November 21, 2022 | New version of the Common Criteria is published
CC:2022 Release 1 has now been published and is available for download from the Common Criteria Portal publications page Further details will be forthcoming regarding the transition policy from CC v3.1 Release 5.
April 27, 2022 | Position statement supporting the CC in the Cloud Working Group
The Canadian Common Criteria Program, together with the US National Information Assurance Partnership (NIAP) and the Australian Certification Authority, has issued a CC in the cloud Joint position statement (PDF) in support of the CC in the Cloud Working Group, based on the CC in the Cloud Essential Security Requirements (PDF).
October 21, 2021 | Endorsement statement for the collaborative Protection Profile for Network Devices
The Canadian Common Criteria Program formally endorses the collaborative Protection Profile for Network Devices (NDcPP) version 2.2e. The NDcPP Endorsement Statement.

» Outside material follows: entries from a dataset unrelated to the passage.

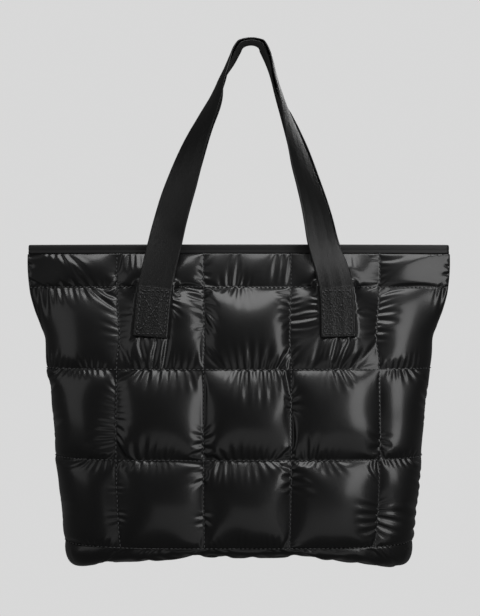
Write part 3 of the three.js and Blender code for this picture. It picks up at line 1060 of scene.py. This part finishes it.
    def build(self, finish: "Finish") -> bpy.types.Object:
        """Lays the sheet out, swells it, lines it and dresses it.

        Args:
            finish: the nylon.

        Returns:
            The panel's object.
        """
        shares, drops = self.lines()
        quilt = self.quilting
        order = shares if self.facing is Facing.FRONT else shares[::-1]
        points = self.neutral(shares, drops)
        normal = normals_of(points)
        row_seams = [self.shell.tape_height + CLEARANCE, *(s * self.shell.drop for s in quilt.rows)]
        swell = swell_between(row_seams, drops)[:, None] * swell_between(quilt.columns, order)
        topmost = np.where(drops < row_seams[1], quilt.top_row_swell, 1)[:, None]
        flank = smoothstep(0, quilt.flank_share, np.minimum(order, 1 - order))
        fullness = topmost * (quilt.flank_swell + (1 - quilt.flank_swell) * flank)
        outer = points + normal * (quilt.puff_out * swell * fullness)[..., None]
        presses = self.pressed(points)
        lift = self.start_swell * quilt.puff_out * swell * fullness
        start = roughened(points, normal, lift, swell, self.seed)
        for sheet in (outer, start):
            for end, press in zip(self.ends, presses):
                depth = self.facing.value * (end.depth_at(-points[..., 2]) - self.sewn_sink)
                sheet[..., 1] += (depth - sheet[..., 1]) * press
        settled = outer
        held = self.seams_held(shares, drops) | (np.max(presses, axis=0) > self.held_press)
        settled = self.simulated(points, start, held, drops, row_seams)
        settled = self.capped(settled, outer, topmost)
        width = self.shell.half_width * 2
        uv = np.stack(np.meshgrid(shares * width, -drops), -1)
        name = f"{self.facing.name.lower()}_quilted_panel"
        piece = link(grid_bmesh(self.shell.to_frame(settled), uv), name)
        apply_modifier(piece, "SUBSURF", levels=1, render_levels=1)
        self.line(piece, points, normal, swell)
        bare = np.max(presses, axis=0) < self.bare_press
        self.seam_runs = seam_runs(settled, normal, bare, self.column_steps, self.row_steps[::-1])
        finish.dress(piece)
        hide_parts(f"{self.facing.name.lower()}_panel")
        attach(piece, "root")
        return piece


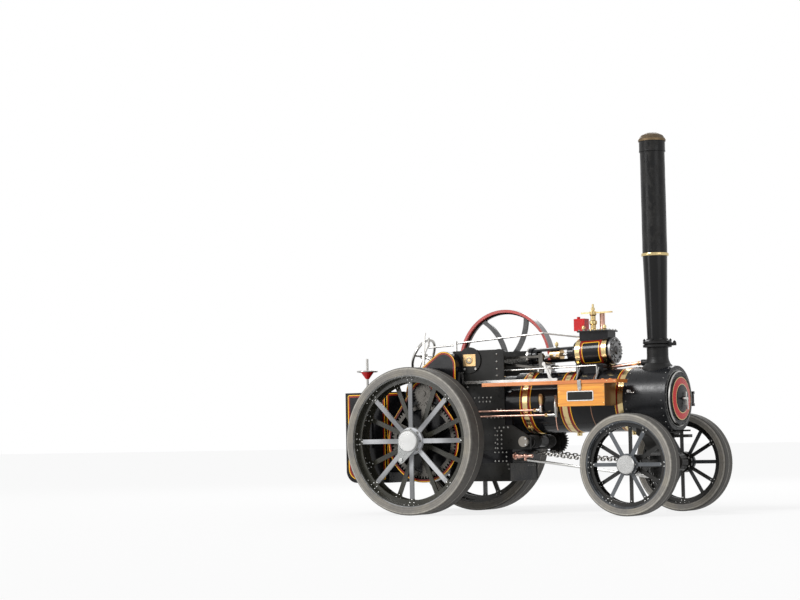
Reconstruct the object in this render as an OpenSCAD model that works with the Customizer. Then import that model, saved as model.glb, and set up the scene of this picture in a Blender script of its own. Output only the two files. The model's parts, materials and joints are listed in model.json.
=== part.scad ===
// Miniature single-cylinder steam traction engine, three eighths of full size.
// Millimetres. +X is forward, +Y is the engine's left, +Z is up.
// The ground is Z = 0 and the origin lies under the middle of the whole engine.
// Most places are measured ahead of the rear axle, which from_axle() adds.

/* [Build] */

/* [Overall] */
// Rear axle to front axle
wheelbase = 1112; // [1090:1:1150]
// Rear face of the drawbar, behind the rear axle
drawbar_reach = 515; // [500:5:560]
// Length of the drawbar behind the tender
drawbar_len = 45; // [40:1:60]

/* [Rear wheels] */
// Diameter over the rear tyre
rear_d = 700; // [680:5:720]
// Width of the rear tyre
rear_w = 124; // [110:2:126]
// Middle of the rear tyre from the centre line
rear_track = 317; // [316:1:340]
// Thickness of the solid rubber on the rear wheel
rear_tyre_t = 39; // [25:1:45]
// Spokes in a rear wheel, in two rows
rear_spokes = 16; // [12:4:20]
// Diameter of the rear hub
rear_hub_d = 84; // [76:2:96]
// Rear axle diameter
rear_axle_d = 50; // [40:2:56]

/* [Front wheels] */
// Diameter over the front tyre
front_d = 458; // [440:2:470]
// Width of the front tyre
front_w = 87; // [80:1:95]
// Middle of the front tyre from the centre line
front_track = 292; // [285:1:305]
// Thickness of the solid rubber on the front wheel
front_tyre_t = 32; // [20:1:36]
// Spokes in a front wheel, in two rows
front_spokes = 12; // [8:4:16]
// Diameter of the front hub
front_hub_d = 62; // [56:2:70]
// Front axle journal diameter
front_axle_d = 34; // [28:2:40]
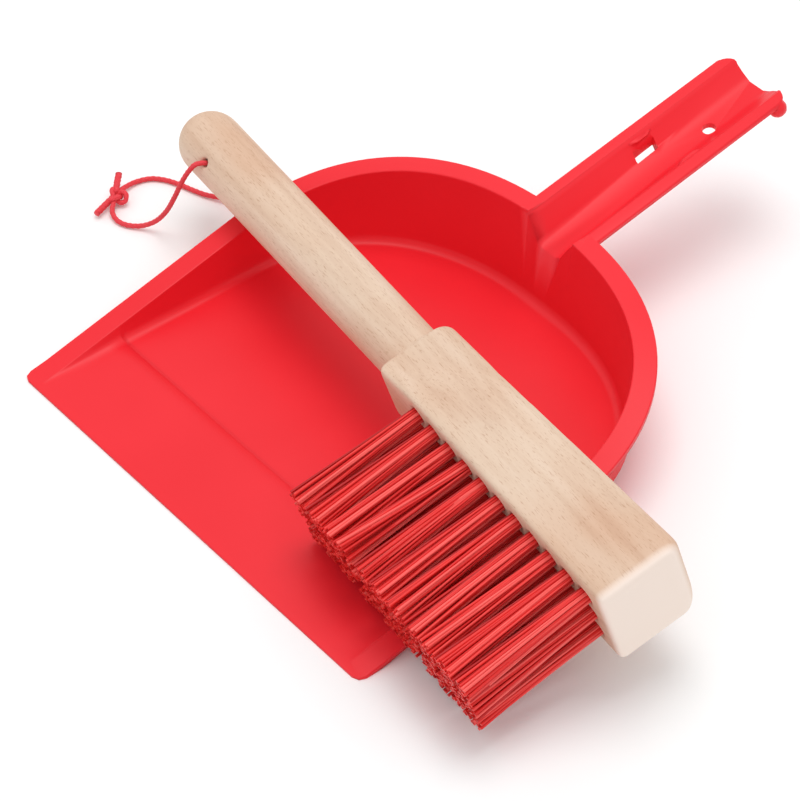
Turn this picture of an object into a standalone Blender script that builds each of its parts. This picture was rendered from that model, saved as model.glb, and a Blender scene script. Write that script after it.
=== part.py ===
"""A dust pan with a hand brush lying across it. Metres, +Z up.

The pan is one plastic moulding. The brush is one piece of beech with tufts in blind holes, and a
knotted cord loop through its handle. The origin is on the flat underside of the pan. X runs along
the pan's lip and Y runs from the lip back to the pan's handle.
"""
from math import cos, pi, radians, sin

import bmesh
import bpy
from mathutils import Euler, Matrix, Vector

GAP = 0.0003
ARC_MIDDLE = 0.3  # how far in the middle of a rounded corner lies, as a share of its radius
SHARP_ANGLE = radians(35)

# Pan: its outline is two straight sides joined by half a superellipse.
PAN_WIDTH = 0.165
LIP_Y = -0.085
SIDE_LENGTH = 0.082
PAN_DEPTH = 0.153
BACK_SQUARENESS = 2.29
RIM_SLOPE = 0.2335
FLANGE_WIDTH = 0.0074
WALL = 0.002
WALL_DRAFT = 0.0012
FLOOR_FILLET = 0.003
FILLET_STEPS = 4
EASED_EDGE = 0.0005
EASED_SHARE = 1 / 3
STEEP_WALL = 4 * FLOOR_FILLET
CREASE_LENGTH = 0.0016
CREASE_BOTTOM = 0.0013
CREASE_BOTTOM_AT = 0.0006
LIP_EDGE = 0.0008
LIP_CORNER = 0.003
RAMP_LENGTH = 0.032
RAMP_TOP = 0.0033
FLOOR_TOP = 0.0025
RAMP_STATIONS = 5
BACK_STATIONS = 34
UNDERSIDE_POINTS = 4

# Pan handle: an open channel with a flange on each side. Its top is a hair lower than the pan's
# rim, so that no two faces share a plane where they are joined.
HANDLE_STEP = 0.00005
HANDLE_END = 0.234
HANDLE_SLOPE = 0.1885
HANDLE_HALF_WIDTH = 0.0145
HANDLE_CORNER = 0.005
HANDLE_CORNER_STATIONS = 6
HANDLE_STATIONS = 9
HANDLE_SHEET = 0.0018
CHANNEL_TOP_HALF = 0.0092
CHANNEL_FLOOR_HALF = 0.0042
CHANNEL_DEPTH_AT_PAN = 0.0085
CHANNEL_DEPTH_AT_END = 0.0047
CHANNEL_WALL = 0.0018
CHANNEL_ROUNDING = 0.0012
CHANNEL_LIP = 0.0012
CHANNEL_LIP_MIDDLE = (0.3, 0.4)
CHANNEL_LIP_FOOT = 0.1
CHANNEL_LIP_TOP = 0.0001
CUT_THROUGH = 0.006
EAR_RADIUS = 0.0031
EAR_INSET = 0.0016
EAR_BACK = 0.0034
EAR_DROP = 0.0040
HANG_HOLE_RADIUS = 0.0023
HANG_HOLE_X = 0.0015
HANG_HOLE_Y = 0.2120
SLOT_X = -0.0061
SLOT_Y = 0.1915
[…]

August 19, 2021 | FIPS 186-2 and ANSI X9.31/X9.62
A number of archived cryptographic modules, notably OpenSSL FIPS Object Module CMVP 1747, have cryptographic functionality that has long since been deprecated and is problematic when present in evaluated products.
Effective immediately, cryptographic algorithms claiming conformance to the following cannot be included in a Common Criteria evaluation:
- FIPS 186-2 RSA Key Generation
- FIPS 186-2 RSA Signature Generation with modulus size lower than 4096
- ANSI X9.31 or ANSI X9.62 RNG
Any security functions used (e.g., secure communication, trusted update, etc.) cannot be met using these algorithms/functions. Refer to Cryptographic algorithms for UNCLASSIFIED, PROTECTED A, and PROTECTED B Information - ITSP.40.111 for details on approved cryptography.